→ **DIRECTION**
Nothing outside the stretch should be returned: give exactly the lines from the line containing "end of the lid" through the line containing "cad_parts[node].hide_render = cad_parts[node].hide_viewport", including both.

→ **SUPPLIED INFORMATION**

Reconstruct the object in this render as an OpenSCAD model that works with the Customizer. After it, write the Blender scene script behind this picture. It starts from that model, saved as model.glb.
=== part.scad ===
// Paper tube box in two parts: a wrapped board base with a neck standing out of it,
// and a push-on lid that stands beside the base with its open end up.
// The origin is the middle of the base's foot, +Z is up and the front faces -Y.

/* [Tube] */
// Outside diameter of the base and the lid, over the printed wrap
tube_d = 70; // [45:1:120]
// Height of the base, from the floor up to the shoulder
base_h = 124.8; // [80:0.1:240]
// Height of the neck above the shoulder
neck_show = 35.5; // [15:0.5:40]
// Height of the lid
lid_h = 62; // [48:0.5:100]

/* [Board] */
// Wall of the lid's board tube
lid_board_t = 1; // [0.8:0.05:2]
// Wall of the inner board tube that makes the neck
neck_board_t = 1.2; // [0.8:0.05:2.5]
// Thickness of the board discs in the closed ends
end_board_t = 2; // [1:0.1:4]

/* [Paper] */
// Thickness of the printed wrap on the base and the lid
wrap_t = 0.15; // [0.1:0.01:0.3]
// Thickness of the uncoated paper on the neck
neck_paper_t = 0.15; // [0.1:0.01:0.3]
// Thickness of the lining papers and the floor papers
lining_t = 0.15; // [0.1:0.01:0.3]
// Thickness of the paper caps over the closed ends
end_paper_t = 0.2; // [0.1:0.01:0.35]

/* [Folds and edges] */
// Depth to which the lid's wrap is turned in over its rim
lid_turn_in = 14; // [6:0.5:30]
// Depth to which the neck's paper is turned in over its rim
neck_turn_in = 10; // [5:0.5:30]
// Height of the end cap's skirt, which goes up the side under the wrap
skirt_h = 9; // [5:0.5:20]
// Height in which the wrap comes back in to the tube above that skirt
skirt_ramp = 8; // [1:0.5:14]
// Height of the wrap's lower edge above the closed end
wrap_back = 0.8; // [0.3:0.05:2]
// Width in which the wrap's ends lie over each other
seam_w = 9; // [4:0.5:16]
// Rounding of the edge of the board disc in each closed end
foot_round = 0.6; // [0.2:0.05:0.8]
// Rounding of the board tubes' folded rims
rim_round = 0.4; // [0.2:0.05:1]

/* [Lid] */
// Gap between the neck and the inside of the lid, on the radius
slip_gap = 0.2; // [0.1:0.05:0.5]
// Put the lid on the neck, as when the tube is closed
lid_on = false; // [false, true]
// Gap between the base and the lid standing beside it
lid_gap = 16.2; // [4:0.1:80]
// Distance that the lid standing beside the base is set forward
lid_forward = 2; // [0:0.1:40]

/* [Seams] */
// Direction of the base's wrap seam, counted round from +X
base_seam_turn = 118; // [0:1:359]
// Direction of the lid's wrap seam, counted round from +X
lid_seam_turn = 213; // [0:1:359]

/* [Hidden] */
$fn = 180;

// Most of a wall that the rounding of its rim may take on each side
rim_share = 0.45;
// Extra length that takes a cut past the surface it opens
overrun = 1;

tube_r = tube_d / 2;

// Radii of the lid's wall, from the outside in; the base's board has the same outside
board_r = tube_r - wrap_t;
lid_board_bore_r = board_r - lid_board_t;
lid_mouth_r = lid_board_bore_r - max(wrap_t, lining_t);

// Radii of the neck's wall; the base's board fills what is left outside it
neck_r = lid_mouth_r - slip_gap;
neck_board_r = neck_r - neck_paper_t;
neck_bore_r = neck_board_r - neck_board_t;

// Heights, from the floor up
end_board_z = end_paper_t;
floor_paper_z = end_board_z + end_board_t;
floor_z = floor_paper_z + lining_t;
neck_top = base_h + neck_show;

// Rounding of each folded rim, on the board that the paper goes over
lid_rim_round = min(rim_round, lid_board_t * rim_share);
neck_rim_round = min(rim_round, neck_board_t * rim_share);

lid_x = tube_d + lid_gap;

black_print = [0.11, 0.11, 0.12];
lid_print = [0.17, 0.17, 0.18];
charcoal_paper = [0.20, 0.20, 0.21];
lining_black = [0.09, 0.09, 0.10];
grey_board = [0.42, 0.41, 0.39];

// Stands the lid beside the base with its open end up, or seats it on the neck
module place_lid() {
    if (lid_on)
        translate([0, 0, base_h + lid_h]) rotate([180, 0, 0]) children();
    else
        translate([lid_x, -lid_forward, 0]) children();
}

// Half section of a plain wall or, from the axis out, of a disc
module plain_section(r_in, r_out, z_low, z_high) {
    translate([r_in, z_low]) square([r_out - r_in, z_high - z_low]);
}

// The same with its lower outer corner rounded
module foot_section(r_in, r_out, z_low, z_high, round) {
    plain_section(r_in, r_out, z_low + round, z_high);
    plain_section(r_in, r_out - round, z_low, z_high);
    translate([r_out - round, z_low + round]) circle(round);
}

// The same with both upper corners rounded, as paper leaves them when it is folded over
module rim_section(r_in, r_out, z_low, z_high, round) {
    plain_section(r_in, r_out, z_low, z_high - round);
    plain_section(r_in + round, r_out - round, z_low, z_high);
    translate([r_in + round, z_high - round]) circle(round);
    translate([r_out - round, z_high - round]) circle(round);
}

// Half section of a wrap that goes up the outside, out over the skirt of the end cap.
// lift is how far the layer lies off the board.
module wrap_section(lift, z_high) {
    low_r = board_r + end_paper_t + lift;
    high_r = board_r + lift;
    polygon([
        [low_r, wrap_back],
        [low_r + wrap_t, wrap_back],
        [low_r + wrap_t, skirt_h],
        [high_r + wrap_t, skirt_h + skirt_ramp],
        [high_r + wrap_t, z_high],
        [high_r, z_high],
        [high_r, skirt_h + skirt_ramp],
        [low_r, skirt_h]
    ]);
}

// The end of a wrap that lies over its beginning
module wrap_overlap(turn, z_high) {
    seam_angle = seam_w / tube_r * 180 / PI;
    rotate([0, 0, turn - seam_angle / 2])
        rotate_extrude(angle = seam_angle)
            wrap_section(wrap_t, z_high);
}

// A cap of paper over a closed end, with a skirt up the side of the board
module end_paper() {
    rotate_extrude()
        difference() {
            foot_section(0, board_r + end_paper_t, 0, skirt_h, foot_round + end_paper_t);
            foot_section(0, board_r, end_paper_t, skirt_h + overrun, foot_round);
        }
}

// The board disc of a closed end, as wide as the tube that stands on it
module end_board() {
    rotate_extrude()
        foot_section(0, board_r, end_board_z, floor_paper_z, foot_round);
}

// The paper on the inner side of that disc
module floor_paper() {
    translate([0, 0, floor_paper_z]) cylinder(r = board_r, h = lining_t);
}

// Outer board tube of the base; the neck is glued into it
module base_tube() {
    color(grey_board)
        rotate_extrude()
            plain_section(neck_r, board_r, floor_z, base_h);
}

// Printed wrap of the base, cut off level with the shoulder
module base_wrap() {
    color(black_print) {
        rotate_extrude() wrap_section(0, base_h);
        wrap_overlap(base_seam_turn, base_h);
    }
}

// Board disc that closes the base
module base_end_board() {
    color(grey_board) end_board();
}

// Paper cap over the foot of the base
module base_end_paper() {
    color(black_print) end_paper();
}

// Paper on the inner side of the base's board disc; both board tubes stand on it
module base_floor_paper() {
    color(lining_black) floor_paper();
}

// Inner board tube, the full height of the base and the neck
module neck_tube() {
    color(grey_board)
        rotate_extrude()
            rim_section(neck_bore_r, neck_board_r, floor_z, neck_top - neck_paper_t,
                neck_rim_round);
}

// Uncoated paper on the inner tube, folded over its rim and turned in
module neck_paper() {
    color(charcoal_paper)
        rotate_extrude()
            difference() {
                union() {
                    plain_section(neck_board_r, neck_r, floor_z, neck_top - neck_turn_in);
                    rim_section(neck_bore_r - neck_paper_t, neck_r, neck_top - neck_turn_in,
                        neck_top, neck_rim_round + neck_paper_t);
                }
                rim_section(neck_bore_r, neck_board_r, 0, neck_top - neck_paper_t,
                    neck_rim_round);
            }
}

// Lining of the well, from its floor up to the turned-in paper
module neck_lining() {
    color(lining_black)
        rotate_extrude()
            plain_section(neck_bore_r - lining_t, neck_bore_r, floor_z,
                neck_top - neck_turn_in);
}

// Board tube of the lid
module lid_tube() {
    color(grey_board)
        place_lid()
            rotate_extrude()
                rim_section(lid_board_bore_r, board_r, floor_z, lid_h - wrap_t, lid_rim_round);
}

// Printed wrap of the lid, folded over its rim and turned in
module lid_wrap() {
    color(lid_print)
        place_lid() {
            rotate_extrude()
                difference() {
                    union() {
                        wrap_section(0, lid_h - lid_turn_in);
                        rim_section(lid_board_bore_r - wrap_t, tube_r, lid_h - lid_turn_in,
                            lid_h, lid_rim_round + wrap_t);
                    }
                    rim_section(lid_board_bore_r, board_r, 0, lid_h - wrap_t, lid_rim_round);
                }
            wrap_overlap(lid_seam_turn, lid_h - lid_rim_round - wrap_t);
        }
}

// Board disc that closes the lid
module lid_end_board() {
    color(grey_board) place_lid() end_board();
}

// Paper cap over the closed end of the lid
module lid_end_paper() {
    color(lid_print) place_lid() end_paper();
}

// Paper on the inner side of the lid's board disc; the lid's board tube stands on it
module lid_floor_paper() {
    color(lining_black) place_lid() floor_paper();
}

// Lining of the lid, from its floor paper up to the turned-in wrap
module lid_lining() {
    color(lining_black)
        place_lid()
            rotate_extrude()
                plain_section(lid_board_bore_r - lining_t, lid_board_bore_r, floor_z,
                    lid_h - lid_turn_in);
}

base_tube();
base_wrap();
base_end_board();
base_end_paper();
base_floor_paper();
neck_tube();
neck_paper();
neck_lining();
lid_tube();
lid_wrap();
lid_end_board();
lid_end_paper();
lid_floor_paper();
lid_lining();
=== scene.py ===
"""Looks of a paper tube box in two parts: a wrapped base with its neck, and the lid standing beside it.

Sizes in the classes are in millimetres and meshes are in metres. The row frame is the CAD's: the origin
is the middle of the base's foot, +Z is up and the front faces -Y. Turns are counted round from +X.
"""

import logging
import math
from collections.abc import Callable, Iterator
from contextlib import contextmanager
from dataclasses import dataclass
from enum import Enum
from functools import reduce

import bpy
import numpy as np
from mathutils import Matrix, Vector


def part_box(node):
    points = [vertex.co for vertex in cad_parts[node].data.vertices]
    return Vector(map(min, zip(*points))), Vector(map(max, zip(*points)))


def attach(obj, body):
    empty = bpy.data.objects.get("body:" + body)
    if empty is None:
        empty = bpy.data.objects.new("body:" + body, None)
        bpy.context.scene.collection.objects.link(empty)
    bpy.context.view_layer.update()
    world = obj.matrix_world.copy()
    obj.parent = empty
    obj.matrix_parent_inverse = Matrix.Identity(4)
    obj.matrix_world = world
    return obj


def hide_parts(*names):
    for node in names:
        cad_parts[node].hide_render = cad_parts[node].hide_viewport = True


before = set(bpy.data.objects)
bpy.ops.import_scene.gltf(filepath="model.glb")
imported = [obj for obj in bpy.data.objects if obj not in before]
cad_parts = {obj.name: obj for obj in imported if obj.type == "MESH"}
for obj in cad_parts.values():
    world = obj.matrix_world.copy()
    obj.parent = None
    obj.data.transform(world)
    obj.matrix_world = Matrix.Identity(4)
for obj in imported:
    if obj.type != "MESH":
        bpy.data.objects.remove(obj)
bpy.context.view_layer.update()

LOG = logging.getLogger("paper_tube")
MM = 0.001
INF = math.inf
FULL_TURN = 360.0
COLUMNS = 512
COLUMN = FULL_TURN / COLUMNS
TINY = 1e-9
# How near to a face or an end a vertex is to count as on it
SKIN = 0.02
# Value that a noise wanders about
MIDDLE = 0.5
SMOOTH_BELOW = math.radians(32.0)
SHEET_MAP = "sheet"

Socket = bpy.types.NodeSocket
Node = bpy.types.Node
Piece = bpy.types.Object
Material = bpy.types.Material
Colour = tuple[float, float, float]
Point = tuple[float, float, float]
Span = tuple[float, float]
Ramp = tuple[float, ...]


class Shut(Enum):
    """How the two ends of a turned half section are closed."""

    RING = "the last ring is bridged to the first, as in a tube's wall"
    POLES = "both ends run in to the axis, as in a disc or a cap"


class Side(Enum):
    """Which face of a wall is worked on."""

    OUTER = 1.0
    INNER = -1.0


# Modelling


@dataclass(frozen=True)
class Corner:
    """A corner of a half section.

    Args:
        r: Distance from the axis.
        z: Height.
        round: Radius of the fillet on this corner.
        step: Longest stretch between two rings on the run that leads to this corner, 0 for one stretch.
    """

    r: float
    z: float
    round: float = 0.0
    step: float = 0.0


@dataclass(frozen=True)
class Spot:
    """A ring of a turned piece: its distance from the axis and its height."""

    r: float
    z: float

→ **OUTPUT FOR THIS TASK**
// Paper cap over the closed end of the lid
module lid_end_paper() {
    color(lid_print) place_lid() end_paper();
}

// Paper on the inner side of the lid's board disc; the lid's board tube stands on it
module lid_floor_paper() {
    color(lining_black) place_lid() floor_paper();
}

// Lining of the lid, from its floor paper up to the turned-in wrap
module lid_lining() {
    color(lining_black)
        place_lid()
            rotate_extrude()
                plain_section(lid_board_bore_r - lining_t, lid_board_bore_r, floor_z,
                    lid_h - lid_turn_in);
}

base_tube();
base_wrap();
base_end_board();
base_end_paper();
base_floor_paper();
neck_tube();
neck_paper();
neck_lining();
lid_tube();
lid_wrap();
lid_end_board();
lid_end_paper();
lid_floor_paper();
lid_lining();
=== scene.py ===
"""Looks of a paper tube box in two parts: a wrapped base with its neck, and the lid standing beside it.

Sizes in the classes are in millimetres and meshes are in metres. The row frame is the CAD's: the origin
is the middle of the base's foot, +Z is up and the front faces -Y. Turns are counted round from +X.
"""

import logging
import math
from collections.abc import Callable, Iterator
from contextlib import contextmanager
from dataclasses import dataclass
from enum import Enum
from functools import reduce

import bpy
import numpy as np
from mathutils import Matrix, Vector


def part_box(node):
    points = [vertex.co for vertex in cad_parts[node].data.vertices]
    return Vector(map(min, zip(*points))), Vector(map(max, zip(*points)))


def attach(obj, body):
    empty = bpy.data.objects.get("body:" + body)
    if empty is None:
        empty = bpy.data.objects.new("body:" + body, None)
        bpy.context.scene.collection.objects.link(empty)
    bpy.context.view_layer.update()
    world = obj.matrix_world.copy()
    obj.parent = empty
    obj.matrix_parent_inverse = Matrix.Identity(4)
    obj.matrix_world = world
    return obj


def hide_parts(*names):
    for node in names:
        cad_parts[node].hide_render = cad_parts[node].hide_viewport = True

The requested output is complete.